We area a few weeks into this new year (time just goes so fast!) and I am feeling good about what I have been up to. I feel clear, focused and intentional. I am having wonderful conversations with people that I love and I am doing some of my best coaching right now - my clients are amazing! I also have been pushing myself outside of my comfort zone and playing with video, mainly on Facebook using their Live tool. I notice I still talk a lot with my hands and I still say "like" a lot, but I am happy to be making progress.
This week I have been reflecting on resolutions and how the majority of people have already given up on them. In my opinion, there are a ton of reasons why that is the case - not a strong enough why tied to what you are doing, realistic timelines, trying to do it alone, not preparing properly or being able to plan for when you know you will go off the rails, etc. - but the biggest reason is the focus on the outcome instead of the process. Some people call this enjoying the journey. I call it - building healthy habits.
I heard/read somewhere that it is easier to build a new habit than to stop an old habit. I have been thinking about this concept so much, especially since I have been working on creating new habits. This seems to be true - being able to create a new habit requires you to believe that you are capable of doing this new thing, which in turn helps to build your belief in your identity including this new thing. Once you can see yourself as a person that does 'x', then it is easier to incorporate it as a part of your lifestyle. This is about consistency! The more that you do it, the more that you start to become unconsciously competent - that is that you are on autopilot. Hopefully, with it becoming your identity and easier to do, you can push out the bad habits.
The thing is, that the start of building a new habit can be so difficult. You have to fight every day to make sure that you are continuing to build. FIGHT! The one day that you give into the temptation that you can skip it because (insert your cause here), you give yourself the out to stop, and most of us will.

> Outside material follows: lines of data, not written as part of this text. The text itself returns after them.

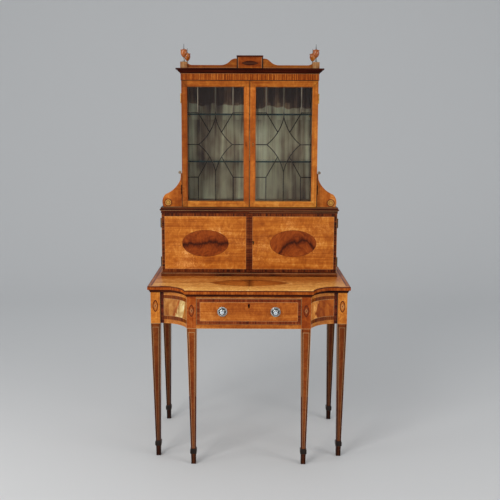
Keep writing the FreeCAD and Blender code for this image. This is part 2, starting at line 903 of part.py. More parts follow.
pieces["case_bottom"] = [box(
    -case_inner_half, case_inner_half, case_frame_y, case_back_y, cupboard_top_z, case_floor,
)]
pieces["case_top"] = [box(
    -case_inner_half, case_inner_half, case_frame_y, case_back_y, case_ceiling, case_top_z,
)]
pieces["case_back"] = [box(
    -case_inner_half, case_inner_half, case_back_y - back_thickness, case_back_y,
    case_floor, case_ceiling,
)]
pieces["back_lining"] = [box(
    -case_inner_half, case_inner_half, lining_front_y, case_back_y - back_thickness,
    case_floor, case_ceiling,
)]

# Glazed doors: mitred frames, one pane each, and a pattern of glazing bars before it
glass_y = case_setback + rebate_start
glazed_lock_height = stile_width - rebate_width
case_door_back = case_setback + glazed_door_thickness
sight_left = half_meeting + stile_width
sight_right = case_half - stile_width
sight_low = case_door_low + rail_width
sight_high = case_door_high - rail_width


def frame_member(corners, cuts):
    """One stile or rail of the right-hand door, with its ends mitred."""
    face = outline([Vector(x, case_setback, z) for x, z in corners])
    return face.extrude(Vector(0, glazed_door_thickness, 0)).cut(cuts)


def door_members(cuts):
    """The two stiles and two rails of the right-hand door."""
    left, right = half_meeting, case_half
    low, high = case_door_low, case_door_high
    return [
        frame_member([
            (left, low), (sight_left, sight_low), (sight_left, sight_high), (left, high),
        ], cuts),
        frame_member([
            (right, low), (right, high), (sight_right, sight_high), (sight_right, sight_low),
        ], cuts),
        frame_member([
            (left, low), (right, low), (sight_right, sight_low), (sight_left, sight_low),
        ], cuts),
        frame_member([
            (left, high), (sight_left, sight_high), (sight_right, sight_high), (right, high),
        ], cuts),
    ]


rebate = box(
    sight_left - rebate_width, sight_right + rebate_width, glass_y,
    case_door_back + overrun, sight_low - rebate_width, sight_high + rebate_width,
)
door_recesses = [each["door_recess"] for each in case_hinges]
pane_margin = rebate_width - glass_play
pane = box(
    sight_left - pane_margin, sight_right + pane_margin, glass_y, glass_y + glass_thickness,
    sight_low - pane_margin, sight_high + pane_margin,
)
pieces["glass_right"] = [pane]
pieces["glass_left"] = [mirrored(pane)]

# The bars' crossings, as shares of the glass seen inside the frame
outer_bar_share = 0.1875
high_bar_share = 0.2214
low_bar_share = 0.2105
point_share = 0.259
waist_share = 0.2
curve_shares = (0.393, 0.391)


def bar_point(across_share, down_share):
    """A place on the glass, from shares across and down."""
    return Vector(
        sight_left + (sight_right - sight_left) * across_share,
        case_setback + bar_reveal,
        sight_high - (sight_high - sight_low) * down_share,
    )


def straight_bar(start, end):
    """A straight glazing bar."""
    along = end - start
    side = Vector(-along.z, 0, along.x).normalize() * (bar_width / 2)
    face = outline([start - side, end - side, end + side, start + side])
    return face.extrude(Vector(0, rebate_start - bar_reveal, 0))


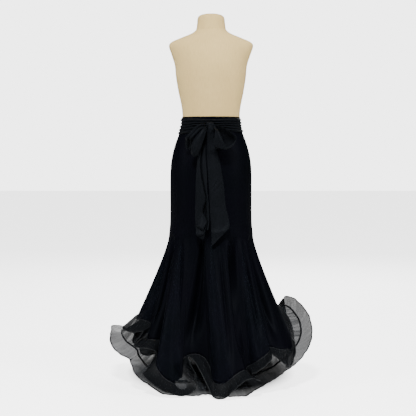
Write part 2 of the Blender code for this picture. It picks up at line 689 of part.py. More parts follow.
make_form()
make_stand()
make_waistband()
make_gores()
make_godets()
make_hem_braid()
make_underskirt()
make_sash_wrap()
make_knot()
make_loops()
make_tails()
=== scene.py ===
import math

import bpy
import numpy as np
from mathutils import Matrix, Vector


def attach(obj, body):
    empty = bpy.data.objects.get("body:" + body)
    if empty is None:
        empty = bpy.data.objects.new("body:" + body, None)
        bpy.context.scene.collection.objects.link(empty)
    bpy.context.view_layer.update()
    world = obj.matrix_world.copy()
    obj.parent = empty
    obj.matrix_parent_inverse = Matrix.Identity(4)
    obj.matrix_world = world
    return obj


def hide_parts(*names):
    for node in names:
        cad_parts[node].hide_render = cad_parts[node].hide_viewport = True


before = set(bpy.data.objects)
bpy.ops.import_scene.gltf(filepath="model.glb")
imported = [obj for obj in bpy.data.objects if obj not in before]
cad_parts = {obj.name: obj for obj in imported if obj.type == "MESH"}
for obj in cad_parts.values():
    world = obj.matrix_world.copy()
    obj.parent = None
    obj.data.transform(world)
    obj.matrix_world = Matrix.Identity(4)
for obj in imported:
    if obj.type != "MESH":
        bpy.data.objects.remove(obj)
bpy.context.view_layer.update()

# Camera: 4.5 m away at the height of the hips, looking three degrees down at the skirt.
eye = bpy.data.cameras.new("eye")
eye.sensor_width = 36
eye.lens = 93.46
camera = bpy.data.objects.new("camera", eye)
camera.location = (-0.0125, -4.5, 0.955)
camera.rotation_euler = (math.radians(90 - 3.145), 0, 0)
bpy.context.collection.objects.link(camera)
bpy.context.scene.camera = camera

# Dress form: a padded torso with a short neck, in a cream linen cover that is cut in panels,
# sewn together at shallow grooves and closed over the top of the neck by a cap.
FORM = np.array((  # in mm: height, half width, half depth, how far back its middle is
    (715, 148, 110, 0), (735, 156, 117, 0), (800, 164, 123.5, 0), (860, 163, 121.5, 0),
    (920, 154, 114.5, 0), (970, 141, 104.5, 0), (1020, 128.5, 96.5, 0), (1046, 120.7, 91.2, 0),
    (1066, 119, 89.3, 0), (1088, 118.2, 88.3, 0), (1130, 122.5, 92, 1), (1190, 135, 103, 4),
    (1250, 145, 113, 7), (1300, 150, 113, 6), (1345, 164, 99, 1), (1378, 174, 83, -4),
    (1395, 162, 74, -6), (1412, 123, 68, -7), (1430, 80, 61, -6), (1446, 62.5, 56, -3),
    (1470, 58, 54.5, 0), (1490, 56, 53, 1), (1502, 50, 47, 1), (1509, 33, 31, 1),
    (1511.5, 12, 11, 1),
)) / 1000
FORM_SEAMS = (0, 38, 90, 142, 180, 218, 270, 322)
NECK_FOOT = 1.4445
CAP_SEAM = 1.5015
FORM_TOP = 1.5117
FORM_BOTTOM = 0.715
FORM_RADIUS = 0.14  # mean radius, for lengths round the cover
PANEL_GROOVE = 0.0011
NECK_GROOVE = 0.0012
CAP_GROOVE = 0.0010
PADDING = 0.0007


def curve_through(knots, values, at):
    """Smooth curve through a table: cubic pieces whose slope at a row follows its neighbours."""
    knots = np.asarray(knots, float)
    values = np.asarray(values, float)
    at = np.asarray(at, float)
    slope = np.gradient(values, knots)
    i = np.clip(np.searchsorted(knots, at, side="right") - 1, 0, len(knots) - 2)
    span = knots[i + 1] - knots[i]
    t = (at - knots[i]) / span
    start = values[i] * (1 + 2 * t) * (1 - t) ** 2 + values[i + 1] * t * t * (3 - 2 * t)
    return start + span * (slope[i] * t * (1 - t) ** 2 - slope[i + 1] * t * t * (1 - t))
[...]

I began to support my visioning - which means I wrote a vision for where I want to be at the end of the year and I say it out loud (about 3-4 minutes) when I get up and when I go to bed. The morning isn't as hard because I am my best in the morning. It's before I go to bed. I just want to go to bed. And each night for the past few weeks I have had to fight to say my story out loud because I just want to do my night routine and get to sleep (I hear you all mommas - having a kid that wakes up early is no joke). I know that if I don't do it one night, I will stop doing it altogether. #thestruggleisreal
So what do I do? I put reminders in my task planner, recurring for every day, twice a day, so that I can check it off (yay progress!). I also have accountability partners that I have to report to, which helps me to stay focused.
Any time you set a goal, make sure that it is specific, measurable, attainable, relevant and timely (SMART) and then break it down into the smaller tasks that can become your new habits. What are the things that you need to do every day/week/month/quarter/year that will help you stay on track to achieve your goals? Regardless if you actually attain your goal(s), by following the implementation of healthy habits, you will have made so much progress towards your goal, it will only be a matter of time before you hit it.
Grow you first. Pay attention to how you show up in life. Healthy habits force you to be better. I challenge you to look at something you want to achieve this year, and break down how you will achieve it, so that you have a list of the healthy habits you need to focus on. You need to focus on how you are going to stay accountable in the beginning, but hopefully somewhere between day 21-30 you have developed a new habit that is becoming second nature.
Good luck with the goal getting. What do you do to stay on track?